Pedals churning, tongue wagging, his face a portrait of pleasure and pain; Thomas Voeckler cut a mesmeric figure at the 2011 Tour de France during which the French cycling hero famously sported the yellow jersey for 10 gripping days, only to then heartbreakingly miss out on a podium finish.
The upcoming 106th edition of the Tour de France will be the 34th successive year in which France will attempt to produce a homegrown winner of La Grande Boucle. You have to flick the history books back to 1985 when Frenchman Bernard Hinault equalled the five-haul record of compatriot Jacques Anquetil and Eddy Merckx.
While Voeckler was never able to realise his dream of winning the Tour de France, the now 40-year-old will forever be remembered as one of the great mavericks of the sport who won an army of fans thanks to his blood-and-guts attitude, swashbuckling style, and voracious appetite for bold lactic-acid inducing attacks and daring, aggressive riding. He was also well fond of a facial expression or 10; ranging from unimaginable suffering to triumphant jubilation.
In total Voeckler won four Tour de France stages, and spent a total of 20 days kitted out in the yellow jersey; the first 10 of which came in a breakthrough 2004, only his second appearance in the showcase spectacle. The French national champion first won the maillot jaune in what would become his trademark fashion, breaking away in a group for virtually the whole of the fifth stage. He valiantly clutched onto it for 10 days amid intense media focus and frenzied fan furore from the home support, and managed to fend off a certain Lance Armstrong in the Pyrenees, before eventually succumbing to the American in the Alps.
Five years later he recorded the first of his four Tour de France stage wins. The serial escaper was part of a six man break for most of the day, before storming off solo with three miles to go to complete a sweet success ahead of the sprinters.

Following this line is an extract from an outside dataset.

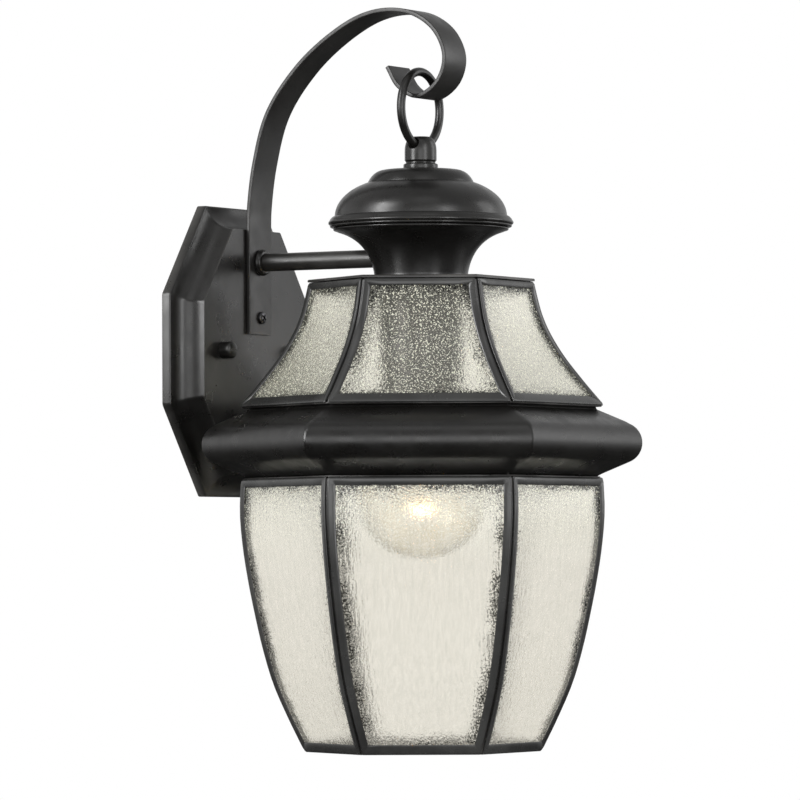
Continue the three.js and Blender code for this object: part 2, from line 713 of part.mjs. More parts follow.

The following year he conjured up one of the rides of his career in winning stage 15. He launched a vicious solo attack over the top of the Hors catègorie Port de Bales, then negotiated the descent in electric fashion. Such was the gap he opened up that Voeckler could afford to drink in the adoration from the crowd as he cruised to victory.
Fast-forward to the 2011 Tour de France when Voeckler once again gripped a cycling-obsessed nation. He may not have won a stage, but he tasted yellow once again on stage 9 after he managed to avoid a horrific clash with a TV car, and subsequently claimed the overall lead. Voeckler was drenched in yellow for another 10 day period, and during this time he reeled in his usual attacking instincts in order to doggedly battle the main general classification contenders in the Pyrenees and Alps.
But, despite his herculean efforts, Voeckler agonisingly came undone just two days before the processional Champs-Élysées. Crushingly, he was unable to secure a podium finish, instead having to settle for 4th as he became the highest-placed Frenchman in 11 years.
In 2012 he may have finished down the Tour in 26th, but this could arguably be labelled as his most successful as he won the polka dot jersey - King of the Mountains - plus two stage victories: 10 and 16. The second of which saw him conquer four colossal climbs and win by nearly two minutes.
"If we take the 2012 Tour, that resembles me better. Two stage wins, the polka-dot jersey - which represents panache - always in breaks, always fighting - that corresponds more with my way of racing," he told Cycling News.
Voeckler put away his bike in 2017, but last month it was revealed that he will become the head coach of the French national road team 2020, and will no doubt be bidding to orchestrate success at the Tokyo Olympics. Whatever happens in his new managerial role, Voeckler will always be fondly remembered as true cycling maverick of his generation.